* **DIRECTIONS FOR THIS TASK**
Copy exactly the block of lines between the one containing "to the knife edge" and the one containing "points = [vertex.co", inclusive.
---------- DATA EXCERPT
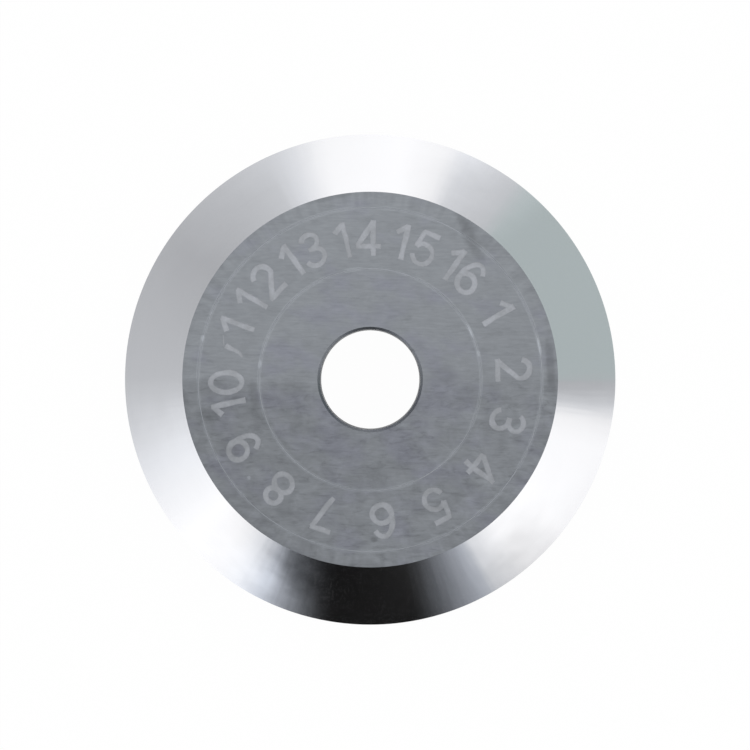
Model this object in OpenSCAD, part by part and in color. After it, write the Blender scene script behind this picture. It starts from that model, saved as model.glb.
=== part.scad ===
// Round cleaver blade for glass fibre: a small ground wheel with a knife edge.
// It lies on its plain face, with +Z along the bore and the marked face up.
// The origin is the centre of the bore on the plain face. Sizes are in millimetres.

/* [Wheel] */
// Diameter at the cutting edge
edge_d = 20; // [16:0.1:32]
// Thickness between the two flat faces
thickness = 4; // [2:0.1:6]
// Included angle of the cutting edge, between the two bevels
edge_angle = 78.5; // [50:0.5:120]
// Width that the lapping stone takes off the corner of each face, along the face
corner_break = 0.02; // [0.01:0.01:0.2]

/* [Bore] */
// Diameter of the spindle bore
bore_d = 4.05; // [2:0.05:8]
// Width of the chamfer at each mouth of the bore
bore_chamfer = 0.1; // [0.05:0.01:0.5]

/* [Scribed rings] */
// Distance from the edge of the marked face to the outer ring
ring_inset = 0.62; // [0.2:0.01:1.5]
// Distance between the two rings, where the position numbers stand
number_band = 2.46; // [1:0.01:4]
// Width of a scribed line
scribe_w = 0.06; // [0.02:0.01:0.15]
// Depth of a scribed line
scribe_depth = 0.015; // [0.01:0.005:0.1]

/* [Hidden] */

bore_r = bore_d / 2;
edge_r = edge_d / 2;
edge_z = thickness / 2;                // the knife edge is halfway up
bevel_slope = edge_angle / 2;          // from the plane of the face
face_r = edge_r - edge_z / tan(bevel_slope);
outer_ring_r = face_r - ring_inset;
inner_ring_r = outer_ring_r - number_band;
cut_over = 0.2;                        // how far a cut runs past the surface that it opens
blade_fn = 180;

// Upper half of the section, from the knife edge inwards to the bore wall
half_outline = [
    [edge_r, 0],
    [face_r + corner_break * cos(bevel_slope), edge_z - corner_break * sin(bevel_slope)],
    [face_r - corner_break, edge_z],
    [bore_r + bore_chamfer, edge_z],
    [bore_r, edge_z - bore_chamfer]
];

// The lower half is the same outline mirrored, walked back out to the knife edge
mirrored_outline = [
    for (i = [len(half_outline) - 1 : -1 : 1]) [half_outline[i][0], -half_outline[i][1]]
];

// Section of one line scribed into the marked face, at radius r
module scribe_cut(r) {
    translate([r - scribe_w / 2, edge_z - scribe_depth])
        square([scribe_w, scribe_depth + cut_over]);
}

module blade_section() {
    difference() {
        polygon(concat(half_outline, mirrored_outline));
        for (r = [outer_ring_r, inner_ring_r]) scribe_cut(r);
    }
}

module blade() {
    color("silver")
        translate([0, 0, edge_z])
            rotate_extrude($fn = blade_fn) blade_section();
}

blade();
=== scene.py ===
"""Looks of a round cleaver blade: a ground carbide wheel with lapped bevels and engraved position numbers.

The wheel lies on its plain face, with +Z along the bore and the marked face up. Blender works in metres.
Sizes with MM behind them are written in millimetres, and materials measure in millimetres as well.
"""

import logging
import math
from dataclasses import dataclass, field
from enum import Enum

import bpy
from mathutils import Matrix, Vector, noise


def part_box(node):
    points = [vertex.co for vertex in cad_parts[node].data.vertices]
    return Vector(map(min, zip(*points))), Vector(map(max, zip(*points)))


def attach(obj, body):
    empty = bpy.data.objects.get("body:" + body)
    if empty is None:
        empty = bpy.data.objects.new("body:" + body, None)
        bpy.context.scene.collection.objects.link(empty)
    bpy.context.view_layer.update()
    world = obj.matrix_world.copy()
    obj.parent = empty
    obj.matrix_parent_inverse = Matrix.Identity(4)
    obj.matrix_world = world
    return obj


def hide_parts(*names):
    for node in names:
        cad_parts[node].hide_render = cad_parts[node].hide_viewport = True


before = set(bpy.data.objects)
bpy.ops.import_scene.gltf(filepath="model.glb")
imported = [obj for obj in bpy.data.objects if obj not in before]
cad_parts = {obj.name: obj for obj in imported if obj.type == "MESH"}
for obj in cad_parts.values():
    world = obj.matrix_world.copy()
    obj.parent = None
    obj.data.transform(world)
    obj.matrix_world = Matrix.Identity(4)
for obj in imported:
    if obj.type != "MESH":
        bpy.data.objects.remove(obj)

LOG = logging.getLogger("cleaver_blade")
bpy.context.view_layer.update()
MM = 0.001
NODE = "blade"
BODY = "root"
MERGE_GAP = 1e-6  # the least distance that Blender's merge takes


class Finish(Enum):
    """The finishes that the wheel carries, in the order of its material slots."""

    GROUND = 0
    LAPPED = 1
    BORE = 2
    FROSTED = 3
    SCRIBED = 4


def linear(red: float, green: float, blue: float) -> tuple[float, float, float, float]:
    """Turns a display colour into the linear one that a shader takes.

    Args:
        red: Red from 0 to 255.
        green: Green from 0 to 255.
        blue: Blue from 0 to 255.

    Returns:
        The linear colour with full alpha.
    """

    def channel(value: float) -> float:
        share = value / 255
        return share / 12.92 if share <= 0.04045 else ((share + 0.055) / 1.055) ** 2.4

    return channel(red), channel(green), channel(blue), 1.0


def deselect() -> None:
    """Leaves edit mode and deselects every object."""
    if bpy.context.object and bpy.context.object.mode != "OBJECT":
        bpy.ops.object.mode_set(mode="OBJECT")
    bpy.ops.object.select_all(action="DESELECT")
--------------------
* **EXERCISE SOLUTION**
// The lower half is the same outline mirrored, walked back out to the knife edge
mirrored_outline = [
    for (i = [len(half_outline) - 1 : -1 : 1]) [half_outline[i][0], -half_outline[i][1]]
];

// Section of one line scribed into the marked face, at radius r
module scribe_cut(r) {
    translate([r - scribe_w / 2, edge_z - scribe_depth])
        square([scribe_w, scribe_depth + cut_over]);
}

module blade_section() {
    difference() {
        polygon(concat(half_outline, mirrored_outline));
        for (r = [outer_ring_r, inner_ring_r]) scribe_cut(r);
    }
}

module blade() {
    color("silver")
        translate([0, 0, edge_z])
            rotate_extrude($fn = blade_fn) blade_section();
}

blade();
=== scene.py ===
"""Looks of a round cleaver blade: a ground carbide wheel with lapped bevels and engraved position numbers.

The wheel lies on its plain face, with +Z along the bore and the marked face up. Blender works in metres.
Sizes with MM behind them are written in millimetres, and materials measure in millimetres as well.
"""

import logging
import math
from dataclasses import dataclass, field
from enum import Enum

import bpy
from mathutils import Matrix, Vector, noise


def part_box(node):
    points = [vertex.co for vertex in cad_parts[node].data.vertices]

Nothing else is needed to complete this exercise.